La circulaire précise également que « L'ordonnance ne prévoit ni une suspension générale ni une interruption générale des délais arrivés à terme pendant la période juridiquement protégée […], ni une suppression de l'obligation de réaliser tous les actes ou formalités dont le terme échoit dans la période visée. L'effet de l'article 2 de l'ordonnance est d'interdire que l'acte intervenu dans le nouveau délai imparti puisse être regardé comme tardif. »
Ce dispositif pourrait en conséquence impacter les opérations de réorganisation en cours notamment au regard du droit d'opposition dont peuvent bénéficier les créanciers.
Ainsi, par exemple, s'agissant d'une opération de transmission universelle du patrimoine au sens de l'article 1844-5 du code civil, si le délai d'opposition légalement imparti expire pendant la période juridiquement protégée, la réalisation de l'opération, conditionnée par ce délai d'opposition conformément aux dispositions légales, sera reportée puisque les créanciers bénéficieront d'un nouveau délai de 30 jours à compter du 24 juin 2020 pour faire opposition.
En revanche, s'agissant des fusions, compte tenu notamment des dispositions de l'article L.236-14 du code de commerce qui prévoient que les oppositions ne font pas obstacle à la poursuite des opérations, le délai « prorogé » n'empêcherait pas, semble-t-il, la poursuite normale de la réalisation desdites opérations pendant la période juridiquement protégée.
Toutefois, une certaine vigilance s'impose en raison de la récente publication de l'ordonnance notamment concernant les fusions transfrontalières qui requièrent pour leur réalisation définitive la délivrance d'un certificat de légalité par le greffier du lieu du siège de la société absorbante ou par un notaire. La finalisation de l'opération avant l'expiration du délai « prorogé » pourrait être un motif de refus de délivrance dudit certificat en cas d'avis divergent.
Suspension des délais imposés à l'Administration (art. 7 de l'ordonnance)
Il convient de relever que les délais à l'issue desquels une décision de l'administration, un accord ou un avis peut ou doit intervenir ou est acquis implicitement et qui n'ont pas expiré avant le 12 mars 2020 sont, à cette date, suspendus jusqu'à la fin de la période juridiquement protégée. Le point de départ des délais qui auraient dû commencer à courir pendant cette période est également reporté jusqu'à l'achèvement de celle-ci. Les mêmes règles s'appliquent aux délais impartis pour vérifier le caractère complet d'un dossier ou pour solliciter des pièces complémentaires ou encore aux délais prévus pour la consultation ou la participation du public.
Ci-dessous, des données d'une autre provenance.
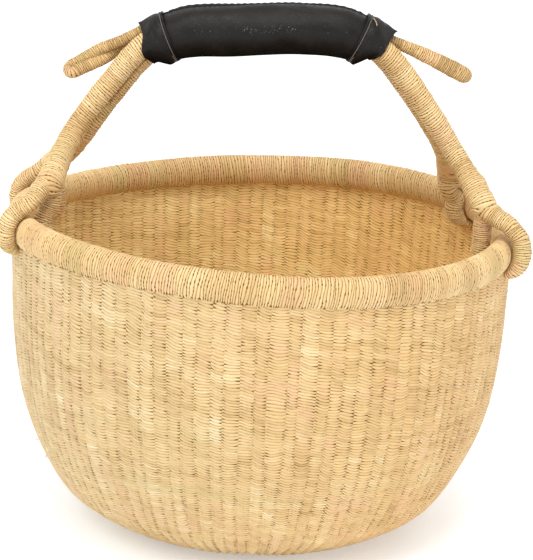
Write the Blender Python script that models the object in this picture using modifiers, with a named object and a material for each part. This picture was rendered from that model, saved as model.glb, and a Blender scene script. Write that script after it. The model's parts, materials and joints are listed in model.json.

Là encore, il convient de tenir compte de cette suspension des délais dans le cadre notamment des autorisations ou des formalités de purge requises en amont d'une opération (ex. notification à l'Autorité de la concurrence dans le cadre de son contrôle des concentrations ; droit de préemption des communes en cas notamment de cession de fonds de commerce ; etc.).